Regularly Reevaluate Whether the Company’s Insurance Program Meets Its Needs

An obvious starting point in any discussion of effective risk management is insurance. We recommend that companies regularly review their existing insurance program, with an eye toward the past (to assess the most prevalent source of claims) and toward the future (to assess potential future exposures based on planned growth, new product lines, and legal developments).

A periodic and comprehensive insurance audit, conducted with assistance of experienced coverage counsel, should result in a more effective renewal process and an insurance program more carefully tailored to the company’s needs. For effective discussion with insurance brokers, counsel, or both, consider:

1. Looking back and looking ahead. As an obvious starting point, management should review the company’s recent claims history, including claims based on employee relations issues. Identifying the areas of greatest legal risk will aid in the evaluation of areas of exposure that might have been previously overlooked. At the same time, management should evaluate the contours of the company’s current and expected future operations, including whether – and how and where – the company might plan to expand. An expansion raises insurance and possible indemnity issues, all of which should be considered.

2. International operations. Doing business abroad raises complex insurance issues that no company can afford to overlook. If the company is manufacturing products abroad, management should evaluate the coverage afforded to those operations and, importantly, whether the laws of any country in which the company is doing business impose any additional insurance requirements. Many countries impose such requirements, and the penalties for failing to comply can be quite severe.

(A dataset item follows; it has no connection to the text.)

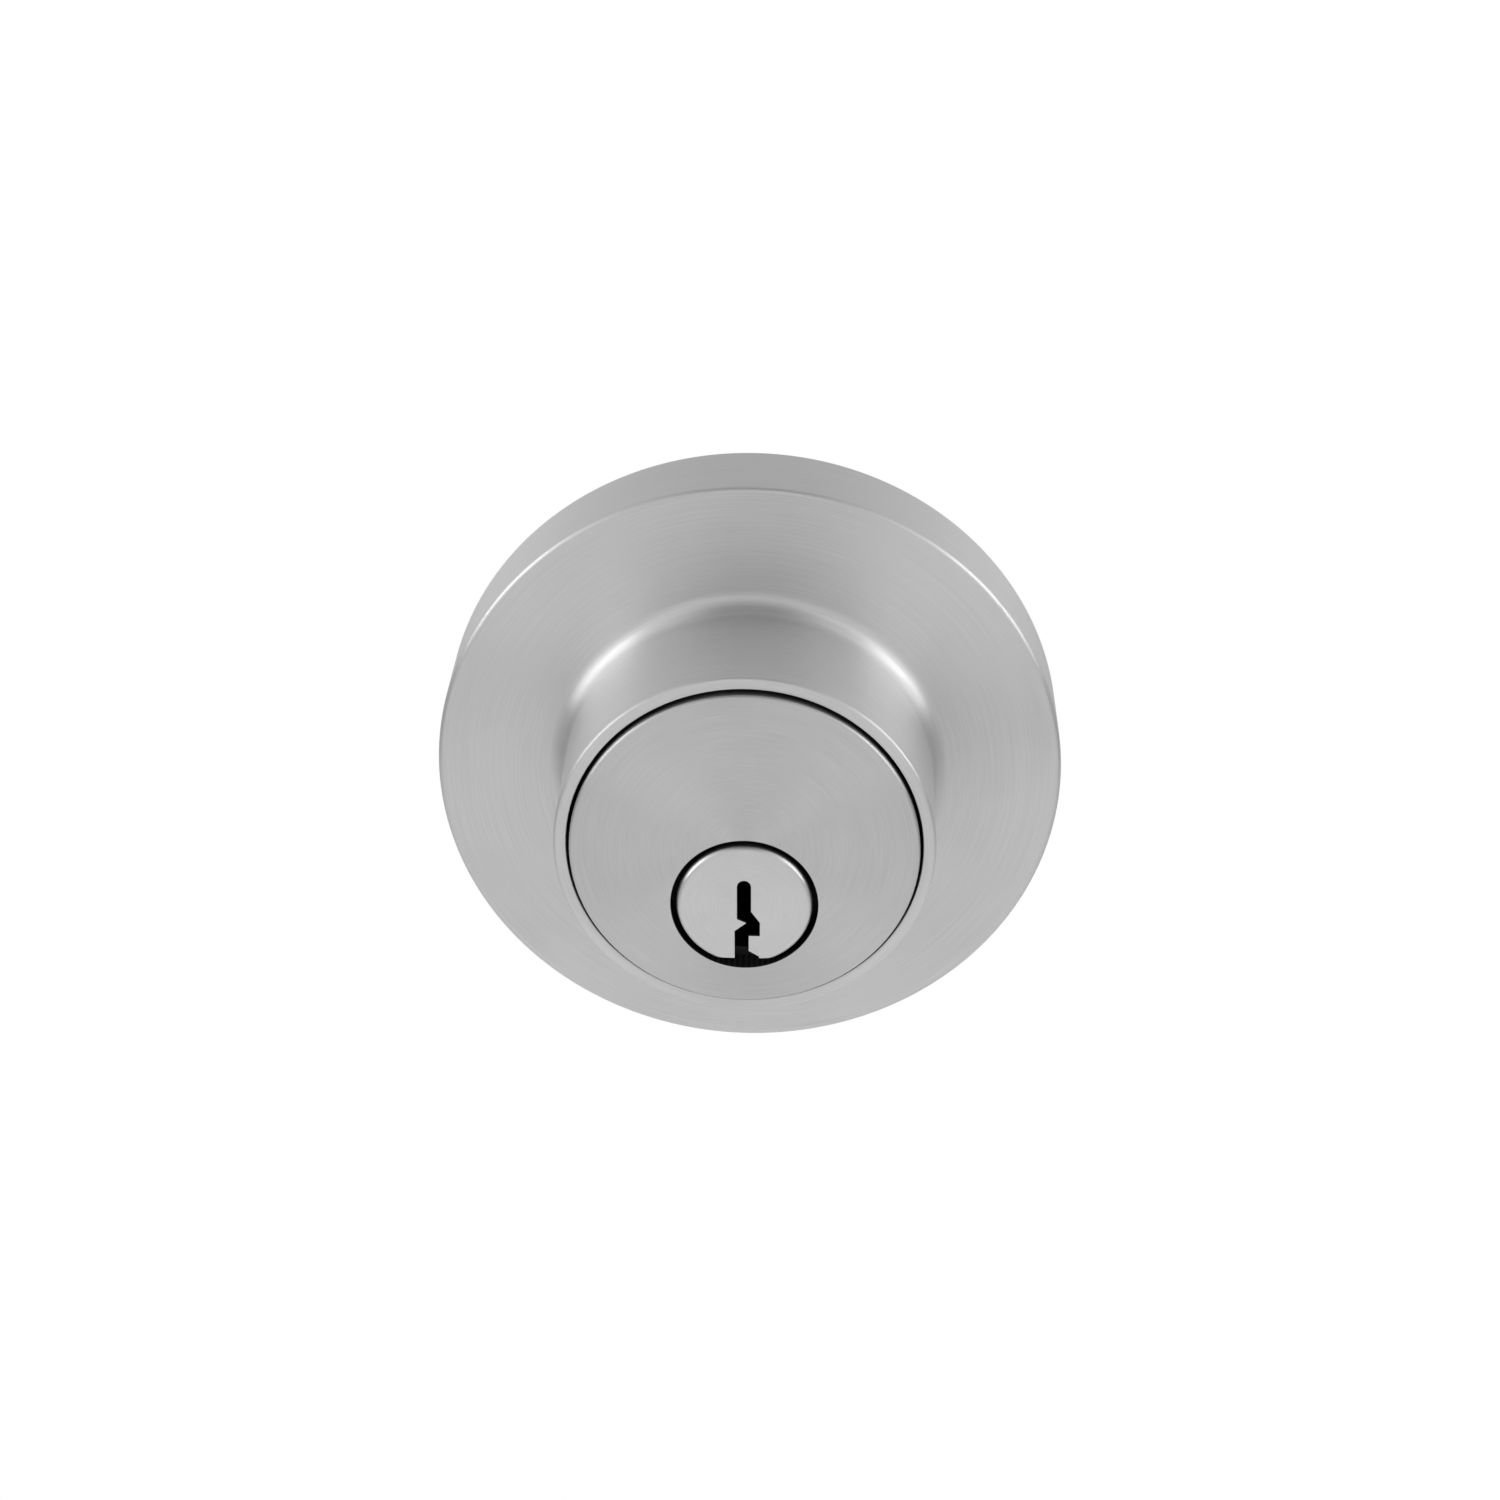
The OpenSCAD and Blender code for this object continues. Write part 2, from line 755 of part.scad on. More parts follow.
module inner_plate() {
    y1 = door_t + inner_plate_t;
    color("lightsteelblue") difference() {
        union() {
            rod_y(inner_plate_r, door_t, y1);
            block(
                [-inner_plate_r + 1, y1 - eps, -lug_w / 2],
                [-inner_plate_r + 1 + lug_t, y1 + lug_h, lug_w / 2]
            );
        }
        for (s = [-1, 1])
            rod_y(screw_r + 0.3, door_t - past, y1 + past, 0, s * screw_reach);
        rod_y(spindle_r + 3, door_t - past, y1 + past, 0, plug_z);
        rod_x(set_screw_r + seated, -inner_plate_r, -inner_plate_r + 2 * lug_t, y1 + lug_h / 2);
    }
}

// Pan-head machine screws that draw the two units together
module mounting_screws() {
    y0 = door_t + inner_plate_t;
    slot_w = 1.1;
    color("lightgray") for (s = [-1, 1]) difference() {
        union() {
            rod_y(screw_r, post_end - 9, y0, 0, s * screw_reach);
            translate([0, 0, s * screw_reach]) rotate([180, 0, 0]) turned(concat(
                [[0, y0], [pan_head_r, y0]],
                arc([pan_head_r - 0.8, y0 + pan_head_h - 0.8], 0.8, 0, 90, 4),
                [[0, y0 + pan_head_h]]
            ));
        }
        for (a = [0, 90]) translate([0, 0, s * screw_reach]) rotate([0, a, 0]) block(
            [-slot_w / 2, y0 + 0.9, -2.5],
            [slot_w / 2, y0 + pan_head_h + past, 2.5]
        );
    }
}

module inner_rose() {
    y0 = inner_face - shell_t;
    color("silver") difference() {
        union() {
            rotate([180, 0, 0]) turned(concat(
                [[rose_r - shell_t, door_t], [rose_r, door_t]],
                arc([rose_r - edge_r, inner_face - edge_r], edge_r, 0, 90),
                [[0, inner_face], [0, y0], [rose_r - shell_t, y0]]
            ));
            translate([0, 0, plug_z]) rotate([180, 0, 0]) turned(concat(
                [[0, y0], [boss_ring_r, y0]],
                arc([boss_ring_r - 1, inner_face + boss_ring_h - 1], 1, 0, 90),
                [[0, inner_face + boss_ring_h]]
            ));
        }
        rod_y(spindle_r + running + bush_t + seated, y0 - past, turn_front, 0, plug_z);
        rod_x(set_screw_r + 0.3, -rose_r - past, -rose_r + 4, door_t + inner_plate_t + lug_h / 2);
    }
}

module rose_set_screw() {
    color("dimgray") rod_x(set_screw_r, -rose_r + 0.3, -inner_plate_r + lug_t + 0.9,
                           door_t + inner_plate_t + lug_h / 2);
}

module turn_spindle() {
    slot = [tail_t + 2 * tail_slot_gap, tail_w + 2 * tail_slot_gap];
    groove_y = spindle_back + 1;
    color("darkkhaki") translate([0, 0, plug_z]) difference() {
        rod_y(spindle_r, spindle_back, turn_back + turn_base_t - 0.2);
        block(
            [-slot[0] / 2, spindle_back - past, -slot[1] / 2],
            [slot[0] / 2, turn_back - 0.5, slot[1] / 2]
        );
        difference() {
            rod_y(spindle_r + past, groove_y, groove_y + clip_t + 0.1);
            rod_y(spindle_r - clip_groove, groove_y - past, groove_y + clip_t + past);
        }
    }
}

module turn_bushing() {
    y0 = inner_face - shell_t;
    color("whitesmoke") translate([0, 0, plug_z]) difference() {
        union() {
            rod_y(spindle_r + running + bush_t, y0 - 0.1, bush_front);
            rod_y(bush_flange_r, y0 - bush_flange_t - seated, y0 - seated);
        }
        rod_y(spindle_r + running, y0 - bush_flange_t - past, bush_front + past);
    }
}

module turn_circlip() {
    y0 = spindle_back + 1 + seated;
    color("gray") translate([0, 0, plug_z]) difference() {
        rod_y(spindle_r + 1.9, y0, y0 + clip_t);
        rod_y(spindle_r - clip_groove + seated, y0 - past, y0 + clip_t + past);
        block([-3, y0 - past, -2 * spindle_r], [3, y0 + clip_t + past, 0]);
    }
}

module wave_washer() {
    y1 = inner_face - shell_t - bush_flange_t - seated - 0.1;
    color("gray") translate([0, 0, plug_z]) difference() {
        rod_y(spindle_r + 2.6, y1 - washer_t, y1);
        rod_y(spindle_r + 0.2, y1 - washer_t - past, y1 + past);
    }
}

module thumb_turn() {
    round_r = blade_l / 2 + 1.5;
    color("silver") translate([0, 0, plug_z]) difference() {
        union() {
            rotate([180, 0, 0]) turned(concat(
                [[0, turn_back], [turn_base_r, turn_back]],
                arc([turn_base_r - 1, turn_back + turn_base_t - 1], 1, 0, 90),
                [[0, turn_back + turn_base_t]]
            ));
            intersection() {
                along_y(turn_back + turn_base_t - 1, turn_front) union() {
                    square([blade_t, blade_l - blade_t], center = true);
                    for (s = [-1, 1])
                        translate([0, s * (blade_l - blade_t) / 2]) circle(d = blade_t);
                }
                rod_x(round_r, -blade_t, blade_t, turn_front - round_r, 0);
            }
        }
        rod_y(spindle_r + seated, turn_back - past, turn_back + turn_base_t - 0.1);
        rod_z(set_screw_r + seated, -turn_base_r - past, 0, 0, turn_back + turn_base_t / 2);
    }
}

module turn_set_screw() {
    color("dimgray") translate([0, 0, plug_z])
        rod_z(set_screw_r, -turn_base_r + 0.4, -spindle_r - seated, 0,
              turn_back + turn_base_t / 2);
}

outer_rose();
cylinder_housing();
mounting_posts();
reinforcing_plate();
cylinder_body();
cylinder_circlip();
drill_guard_pins();
chamber_cover();
plug();
plug_cap();
cap_pin();
tailpiece();
key_pin(1);  // key_pin_1
key_pin(2);  // key_pin_2
key_pin(3);  // key_pin_3
key_pin(4);  // key_pin_4
key_pin(5);  // key_pin_5
driver_pin(1);  // driver_pin_1
driver_pin(2);  // driver_pin_2
driver_pin(3);  // driver_pin_3
driver_pin(4);  // driver_pin_4
driver_pin(5);  // driver_pin_5
pin_spring(1);  // pin_spring_1
pin_spring(2);  // pin_spring_2
pin_spring(3);  // pin_spring_3
pin_spring(4);  // pin_spring_4
pin_spring(5);  // pin_spring_5
case_half_outer();
case_half_inner();
case_rivets();
detent_spring();
bolt_head();
bolt_bar();
bolt_pin();
saw_roller_outer();
saw_roller_inner();
bolt_hub();
faceplate();
faceplate_backing();
faceplate_screws();
inner_plate();
mounting_screws();
inner_rose();
rose_set_screw();
turn_spindle();
turn_bushing();
wave_washer();
turn_circlip();
thumb_turn();
turn_set_screw();
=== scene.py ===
"""Single-cylinder deadbolt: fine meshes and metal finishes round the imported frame."""

import json
import math

import bmesh
import bpy
from mathutils import Matrix, Vector


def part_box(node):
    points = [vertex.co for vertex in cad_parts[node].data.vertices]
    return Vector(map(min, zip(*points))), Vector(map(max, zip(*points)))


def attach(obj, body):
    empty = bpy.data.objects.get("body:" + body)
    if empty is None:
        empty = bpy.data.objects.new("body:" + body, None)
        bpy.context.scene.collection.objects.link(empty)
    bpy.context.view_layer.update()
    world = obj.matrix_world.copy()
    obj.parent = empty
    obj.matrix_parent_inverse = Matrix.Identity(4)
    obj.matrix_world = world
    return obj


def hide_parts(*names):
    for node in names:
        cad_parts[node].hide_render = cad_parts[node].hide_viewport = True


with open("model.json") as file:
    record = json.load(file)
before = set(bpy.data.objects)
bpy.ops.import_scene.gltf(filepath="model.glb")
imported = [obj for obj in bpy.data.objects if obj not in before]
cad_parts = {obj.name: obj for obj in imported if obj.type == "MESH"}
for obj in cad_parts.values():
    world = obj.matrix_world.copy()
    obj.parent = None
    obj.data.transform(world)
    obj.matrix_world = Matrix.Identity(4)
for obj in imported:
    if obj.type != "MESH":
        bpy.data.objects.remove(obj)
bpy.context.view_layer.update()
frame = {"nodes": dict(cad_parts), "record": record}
NODES = frame["nodes"]
BODY_OF = {node: body for body, group in frame["record"]["behaviour"]["bodies"].items() for node in group}
MM = 0.001
# Points of a mesh nearer than this are one point, in millimetres
WELD = 1e-4
# How far a cutting shape runs past the face that it cuts
PAST = 2.0


# ---------------------------------------------------------------- places, in millimetres
def box_mm(node):
    """A node's lowest and highest corners."""
    low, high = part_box(node)
    return low / MM, high / MM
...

3. Named insureds. Management should carefully consider who the company intends to insure under each policy. For example, should subsidiaries be insured under the parent’s policy? What about independent contractors? Are vendors and suppliers properly insured under the terms of the parties’ contracts? A thoughtful review of policy language should ensure that the company has provided the necessary insurance coverage.

4. Duty to defend and retentions. Most general liability policies require the insurer to defend the company against lawsuits. Certain companies that face repeated, high-stakes litigation might prefer to control the defense, and an insurer might be willing to permit that, subject to certain conditions such as defense counsel or a third-party administrator periodically updating an assigned claims adjuster on the status of all litigation, and/or a large self-insured retention for each occurrence.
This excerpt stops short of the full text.